My children may be used to their father suddenly and arbitrarily contradicting something he has said previously, but it's a little more of a crisis when God seems to do it. I therefore needed a quick source of help for dealing with this difficult passage. Fortunately, I had a couple readily available.

Hard Sayings of the Bible is a massive book which addresses just these kinds of difficult passages. Published by InterVarsity Press, it is included in the Essential IVP Reference Library. This book argues that God tells Balaam that he may go with the emissaries if they ask him one more time to go with them. When Balaam doesn't wait for this condition to be met and voluntarily goes with the emissaries, it is clear that Balaam is less interested in proclaiming God's words as he is in receiving Balak's riches.
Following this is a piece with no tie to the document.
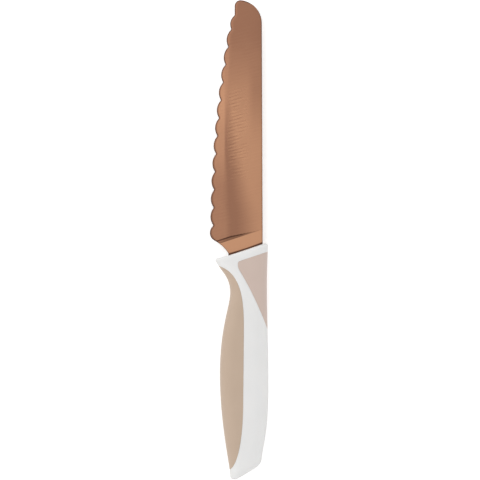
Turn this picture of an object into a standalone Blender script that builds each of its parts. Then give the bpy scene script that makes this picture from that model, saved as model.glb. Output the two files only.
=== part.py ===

The Encyclopedia of Bible Difficulties is a more concise work which also addresses difficult passages. It is included in the Zondervan Personal Growth Bible Study Suite and in the older Zondervan collections. This book argues simply that God sent the angel to give a stern warning to Balaam, since God knew the evil intentions of Balaam's heart.

If you don't have either of these resources, you can always turn to your favorite commentary. Most of the ones I consulted did an excellent job of dealing with the seeming contradiction in this narrative, and each brought out a different element of the story which I hadn't immediately seen.

Ultimately, whichever resource I had decided to consult, it was incredibly easy to open a reference tool pane in parallel to the text and use it to help explain a difficult passage. It enabled us to keep reading the story without getting hung up on the difficulty.

I'd probably just avoid the theological issue by saying "Whoa! Check it out! A talking donkey!"